# Spalted Maple Bowl



## rrbrown (Feb 15, 2009)

I'm almost finished this bowl but I have a few questions. First off here's some pictures.


















As you can see it is quite spalted and was getting harder to get a really clean cut. (Puncky) but just like with a few other things to follow I decided to keep it as is. 










This is a crack in it. This blank dried for about 8 months before i turned it and it seemed pretty dry. I sure hope it don't split are warp because I did this in one turning start to finish. I put med CA in the cracks, filled them good then made a few more cutting 
passes to finish.










If anyone has suggestions about how to avoid these issues or correct something I missed, Please don't be shy.


----------



## robert421960 (Dec 9, 2010)

thats a good looking bowl:thumbsup:
surely its not gonna crack any more after that much drying


----------



## txpaulie (Jul 21, 2010)

Bueatiful stuff!

I think cracking is just warping that didn't happen, and vice versa...

I believe that we rough a form down to allow it to warp a bit before final turning, in the hopes that it doesn't check on us...

It may be that the rough form was not thin enough to warp, therefore...cracks!:blink:

Please understand that I DO NOT follow my own advice, and generally turn what I got to final shape, and often have to live with a bit of warping at the end!:laughing:

p


----------



## john lucas (Sep 18, 2007)

A bowl blank that is 8 months old is probably not dry yet and may be why it cracked. The other possibility is simply the crack was there before you started and just showed itself as you cut into it. 
Usually a bowl won't crack as your turning it unless it takes a very long time or you leave it overnight or in my case the afternoon sun hits it and kid of force dries the outside. As wood dries it shrinks, if the outside tries to shrink and the inside is still wet, well you get cracks. 
You can spray the outside with water while your turning to keep it as wet as the inside. You can rough out the bowl and place it in a paper sack and let it dry for a while. Very green bowls that are rough turned to about an inch thick will take 6 months to dry in my shop.

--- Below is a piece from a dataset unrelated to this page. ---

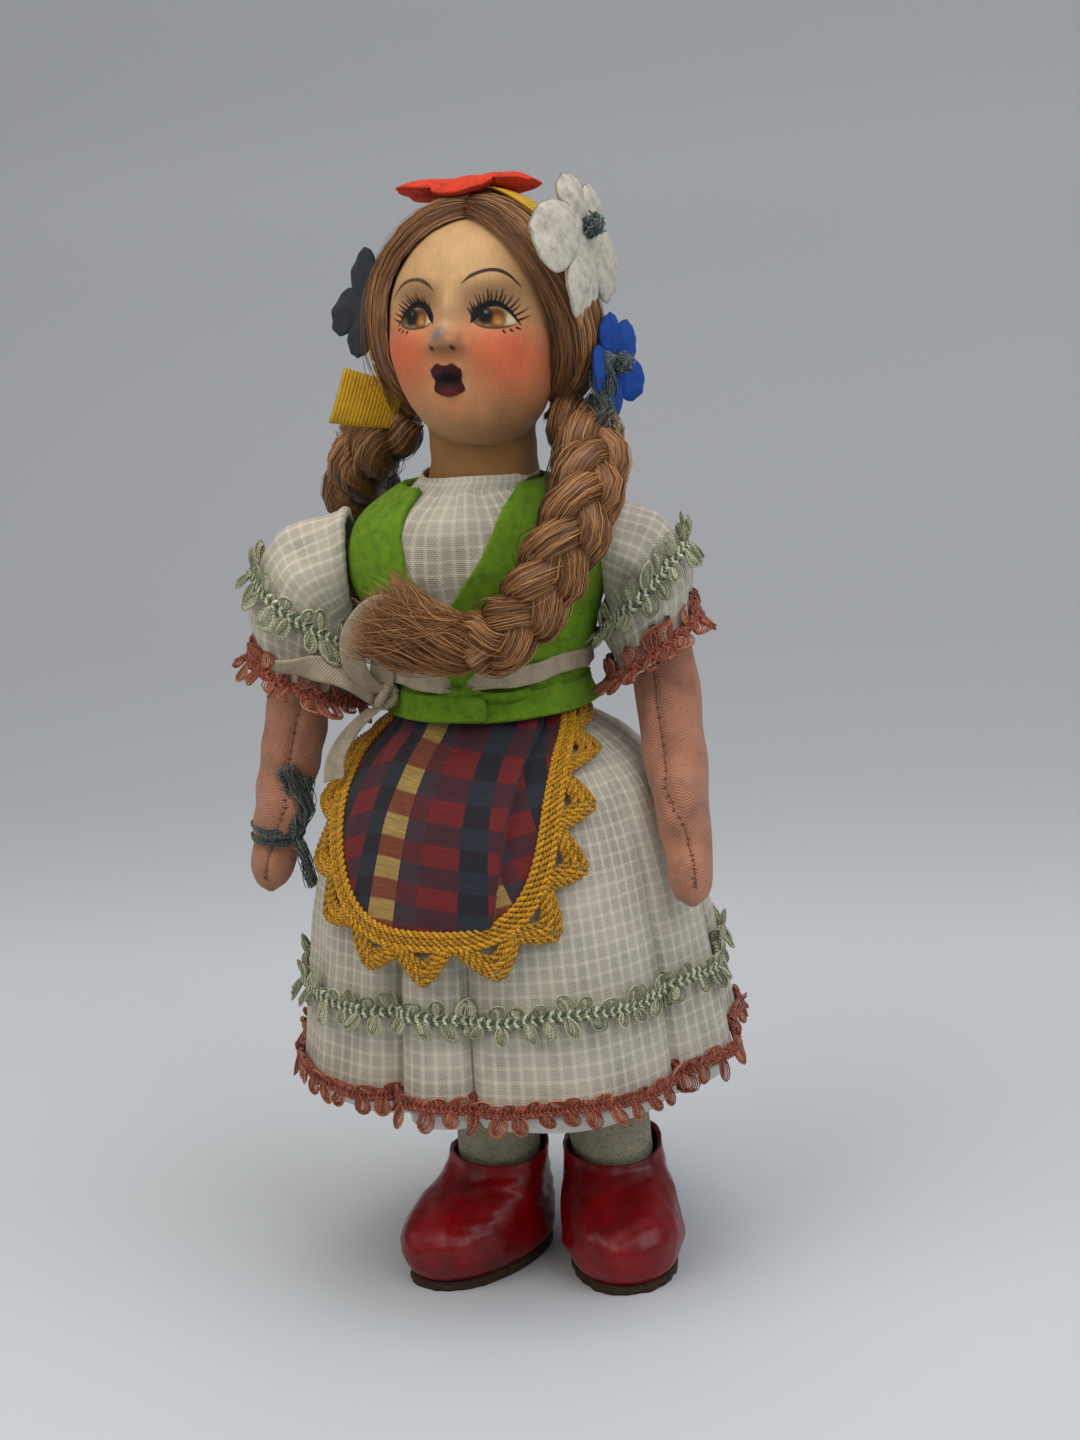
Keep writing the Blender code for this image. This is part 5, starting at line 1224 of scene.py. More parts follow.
    lay("#16070A", lips * stroke(mouth, z, [(-2.2, -9.7), (-0.8, -9.5), (0.8, -9.5), (2.2, -9.7)], 1.5))
    # Painted highlights: lighter red across the middle of the lower lip and in a small spot on the upper lip.
    lay("#7E2E30", lips * 0.75 * bump(mouth, z, (0.1, -11.0), (1.5, 0.38)))
    lay("#70282A", lips * 0.5 * bump(mouth, z, (-1.1, -8.5), (0.6, 0.35)))
    return np.clip(paint * (1 + 0.035 * fine[..., None]), 0, 1)


def make_face(sizes, colours):
    """The mask: the front of an ellipsoid narrowed to the jaw, with its relief, painted by face_paint."""
    t = np.linspace(-1, 1, 300)
    azimuth = np.radians(97) * (0.6 * t + 0.4 * t**3)
    s = np.linspace(0, 1, 255)[:, None]
    polar = np.radians(10 + 160 * (s + 0.45 / (2 * HALF_TURN) * np.sin(2 * HALF_TURN * s)))
    x, y = np.sin(polar) * np.sin(azimuth), -np.sin(polar) * np.cos(azimuth)
    z = np.cos(polar) + 0 * azimuth
    flat_x, flat_z = x * HEAD_HALF[0], z * HEAD_HALF[2]
    rise = face_rise(flat_x, flat_z + 1.1) * step(-y, 0.0, 0.35)
    lower = step(-flat_z, 6.0, 17.0)
    points = np.stack([x * (HEAD_HALF[0] + 0.35 * rise) * (1 + 0.06 * lower) + 0.9 * lower,
                       y * (HEAD_HALF[1] + rise) * (1 + 0.02 * lower),
                       z * (HEAD_HALF[2] + 0.15 * rise) * (1 + 0.15 * lower)], axis=-1)
    points = points + 0.10 * ripple(points, 6, 63)[..., None] * normals_of(points)
    tint = np.concatenate([face_paint(flat_x, flat_z + 1.1, colours), np.ones((*flat_x.shape, 1))], axis=-1)
    uv = np.stack(np.broadcast_arrays(azimuth * HEAD_HALF[0], -flat_z), axis=-1)
    piece("face_mask_cloth", grid(from_head(points), uv=uv), finish("painted_face_cloth"), "head",
          ["face_mask", "head_core"], colours=tint.reshape(-1, 4))

    turn = np.linspace(0, 2 * HALF_TURN, 97)[:-1]
    z = np.linspace(157.5, 139.9, 30)[:, None]
    radius = 9.0 + 0.35 * np.exp(-((z - 141) / 2.0) ** 2) + 1.2 * step(z, 147, 156)
    points = np.stack(np.broadcast_arrays(1.7 + 0.10 * (z - 140) * 0.5 + radius * np.cos(turn),
                                          0.2 - 0.03 * (z - 140) + radius * np.sin(turn), z), axis=-1)
    points = points + 0.2 * ripple(points, 7, 64)[..., None] * normals_of(points, True)
    uv = np.stack(np.broadcast_arrays(np.linspace(0, 54, 97), 158 - z), axis=-1)
    # Painted shade: the neck is painted a darker brown than the face, as the shade under the chin.
    paint = np.broadcast_to(np.array(linear("#94693C")), (30, 96, 4)).reshape(-1, 4)
    neck = piece("neck_cloth", grid(points, True, True, uv), finish("painted_face_cloth"), "head",
                 ["neck"], colours=paint)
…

It varies greatly with different wood species and parts of the country. Simply weight the bowl. When is stops losing weight it's dry.


----------



## rrbrown (Feb 15, 2009)

I usually rough turn and the bag it as you said John. This one the shavings were not wet and some were hot at times. I'm thinking it's dried and very well spalted and that it shouldn't warp or crack. Well maybe hoping at this point.


----------



## rrbrown (Feb 15, 2009)

What is the best way to get a clean cut and smooth finish with this punky wood? I sharpened me gouge, used light passes and was still getting some small tear out. I sanded as best as I could and kept it like that, a more natural look.


----------



## firemedic (Dec 26, 2010)

The pictures don't do it justice! RR brought it by my shop this morn when he visited and I have to say it looks damn awesome! Nice work, man!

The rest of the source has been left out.